Uit de voorbeelden blijkt dat de bereidingspraktijk zeer divers is, en dat het aantal patiënten en de hoeveelheid bereide geneesmiddelen kunnen fluctueren naar gelang de opnameduur en gebruiksduur. Dit wijst erop dat niet één getal als absolute norm kan worden aangehouden. Bij langdurig gebruik sluit een aantal van enkele tot 50 unieke patiënten per maand aan bij de praktijk, en bij kortdurend gebruik is het getal van 150 per maand meer passend.

Zoals aangegeven zal de IGJ in haar toezicht uitgaan van deze aantallen.

Daarbij is uitgangspunt dat de IGJ zich, als bestuursorgaan, dient te houden aan haar eigen beleidsregels. Anderzijds bestaat er ook een afwijkingsbevoegdheid: als het handelen van de IGJ voor een of meer belanghebbenden gevolgen zou hebben die wegens bijzondere omstandigheden onevenredig zijn in verhouding tot de met de beleidsregels te dienen doelen, is er reden voor afwijking van die beleidsregels.

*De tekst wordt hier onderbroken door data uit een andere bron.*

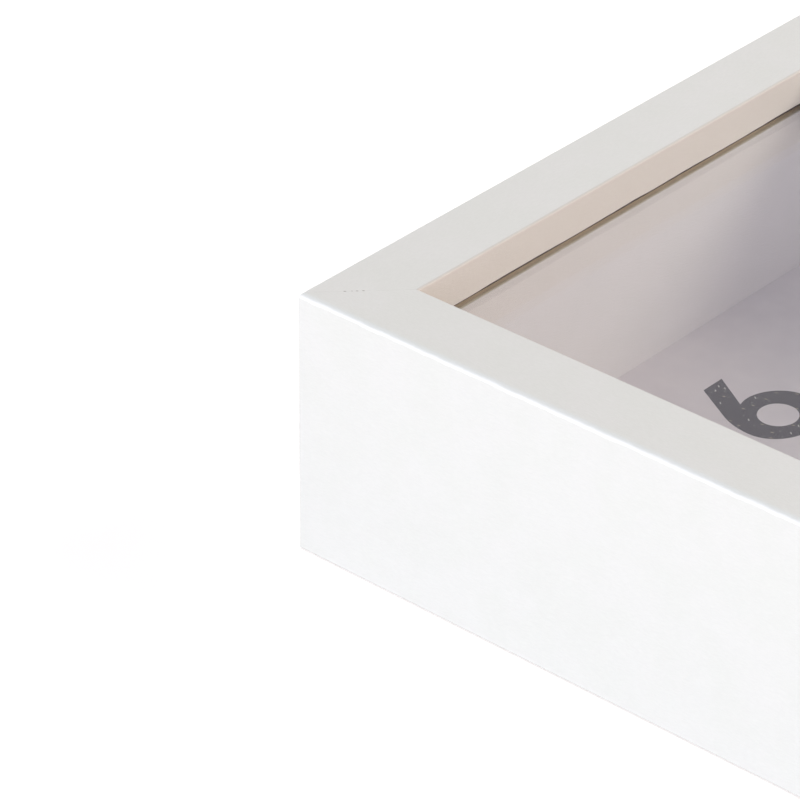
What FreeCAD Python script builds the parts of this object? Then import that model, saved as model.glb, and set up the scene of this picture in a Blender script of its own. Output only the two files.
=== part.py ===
# A deep box frame for one A6 sheet. Four mitred rails carry a lip at the front, and behind the lip lie the
# glass, four spacer strips that hold it off the sheet, the sheet itself and a backing board. Swivel clips
# riveted to the board reach into a groove in the rails, and two ring hangers are riveted to its back.
#
# Millimetres. The frame lies on its back: +X runs along its short side, +Y towards its top rail and +Z out
# of its front. The origin is the centre of the outline, in the plane of the rails' back edges.

import FreeCAD, Part
import math
import os

from FreeCAD import Vector

# The sheet that the frame is made for, and the glass over it
SHEET_WIDTH = 105.0
SHEET_HEIGHT = 148.0
GLASS_THICKNESS = 2.0

# Rail section: a wall that stands behind a lip, which overhangs the glass
FRAME_DEPTH = 44.0
WALL = 7.5
LIP_OVERHANG = 4.75
LIP_DEPTH = 6.6
REBATE_PLAY = 0.5
FACE_OUTER_RADIUS = 0.9
FACE_INNER_RADIUS = 0.4
LIP_UNDER_RADIUS = 0.5
BACK_OUTER_RADIUS = 0.3

# Groove in the rebate wall that takes the tips of the swivel clips
GROOVE_BOTTOM = 2.2
GROOVE_HEIGHT = 1.4
GROOVE_DEPTH = 2.5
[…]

Met deze brief wil ik bereiken dat er voor veldpartijen meer duidelijkheid en houvast is over de inhoud en reikwijdte van het begrip apotheekbereiding, en hoe IGJ hierop toezicht zal houden.

De Minister voor Medische Zorg, B.J. Bruins


X Noot
1

Kamerstukken 29 477 en 32 805, nr. 489.

X Noot
2

Kamerstuk 29 477, nr. 532, blz. 23.

X Noot
3

Raadpleegbaar via www.tweedekamer.nl.

X Noot
4

Circulaire «Handhavend optreden bij collegiaal doorleveren van eigen bereidingen door apothekers», te vinden op de website van de IGJ.